Dear Alice,

I am an insomniac. I also have very dry skin despite frequent lotioning. I have other skin problems associated with dryness and flaking. I am always tired, but as I said before, I cannot sleep, ever! I never have energy. I read somewhere that these may be the symptoms of hypothyroidism, but they don't test for it in women under 35 years of age. I am 24 years old. Could it be hypothyroidism? What else could these symptoms be about?

— Overtired and flaky

Dear Overtired and flaky,

Experiencing a slew of symptoms without a clear reason is certainly unsettling, so kudos to you for gathering some information about what might be happening. While some of your symptoms seem to mirror those of hypothyroidism, it’s also possible that there’s another cause, so getting a diagnosis from a health care provider is key. As you accurately stated, hypothyroidism tends to be more prevalent in those assigned female at birth who are over 50 years old. However, people of any age are able to develop the condition, so it’s possible to be tested, if necessary.

Hypothyroidism is a condition where the thyroid gland (a large, butterfly-shaped gland that sits just below the Adam's apple in the throat) is less active, leading to underproduction of certain hormones. The thyroid produces hormones known as thyroxine (or T4) and triiodothyronine (or T3) that are essential to a number of functions in the body including metabolism, protein creation, and the regulation of body temperature and heart rate. Symptoms of this condition, plus a couple you mentioned, include:

  • Dry and flaky skin
  • Fatigue
  • Hoarse voice
  • Hair loss or coarse hair
  • Muscle aches
  • Feeling cold
  • Constipation
  • Difficulty concentrating
  • Weight gain
  • Headache
  • Irregular menstruation
  • Milky discharge from breasts
  • Depression

There are a number of potential causes of hypothyroidism, some of which include:

  • Goiter, which is the enlargement of the thyroid gland
  • Autoimmune diseases, (the most common cause), in which the body develops antibodies against its own thyroid gland, such as Hashimoto’s thyroiditis, atrophic thyroiditis, Riedel’s thyroiditis, and postpartum thyroiditis
  • Iodine abnormalities, such as too much or too little in your diet
  • Thyroid surgery
  • Certain medications, such as lithium, antidepressants, and anticonvulsants
  • Radiation therapy
  • Pre-existing diseases, such as hemochromatosis, scleroderma, and amyloidosis
  • Overtreatment for hyperthyroidism, which is the over-activity of the thyroid gland
  • Pituitary gland issues, such as a pituitary tumor that keeps the gland from producing enough thyroid-stimulating hormone (TSH) to get the thyroid gland working

Both lists adapted from University of Maryland Medical Center.

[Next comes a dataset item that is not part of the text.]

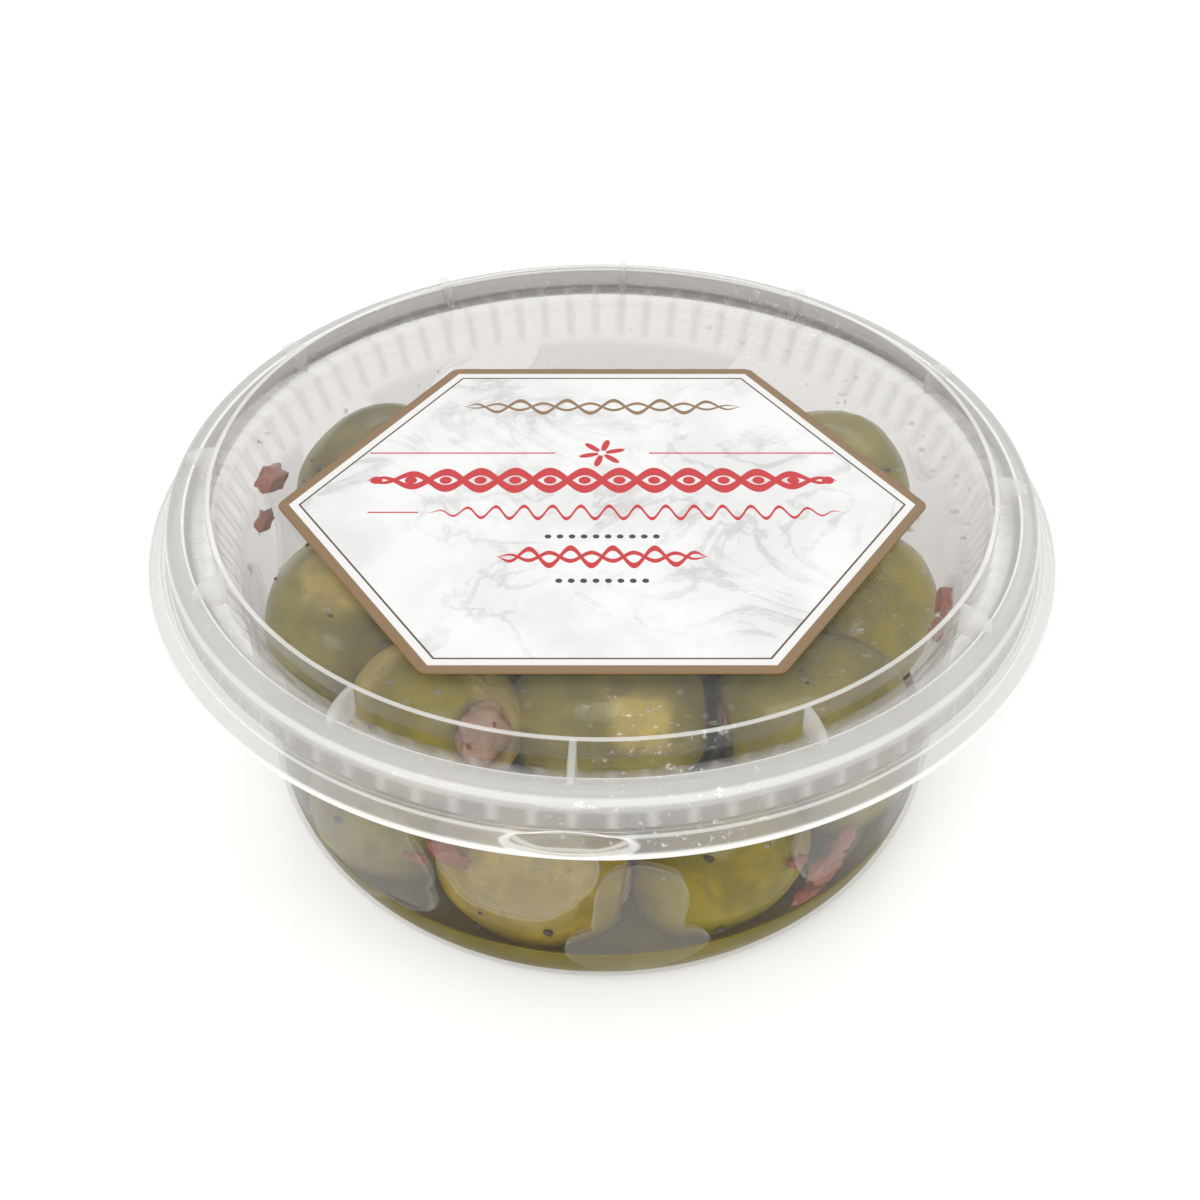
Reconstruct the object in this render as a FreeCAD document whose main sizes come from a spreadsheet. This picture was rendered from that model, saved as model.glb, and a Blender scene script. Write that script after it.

Hypothyroidism screening is recommended for adults over 50 years of age, pregnant women, and infants. Although it’s not routine if you don’t fit into those groups, this certainly doesn't mean you can't be tested at all. It might be helpful to make an appointment with your provider to discuss your symptoms and they can determine it’s appropriate to get screened via a physical exam, a blood test, imaging tests like an ultrasound, or a needle aspiration biopsy of the gland. Standard treatment involves daily oral supplements of the synthetic thyroid hormone levothyroxine, which restores hormone levels and helps most people feel less symptomatic in as soon as one to two weeks.

It might also be useful to keep in mind that hypothyroidism isn’t the only cause of dry skin, insomnia, and tiredness. Similarly, hypothyroidism can cause general tiredness, but having insomnia and the resulting lethargy might be due to an unrelated condition or circumstances. Whether you have hypothyroidism or another condition, your health care provider will be able to help diagnose the underlying cause and create a treatment plan.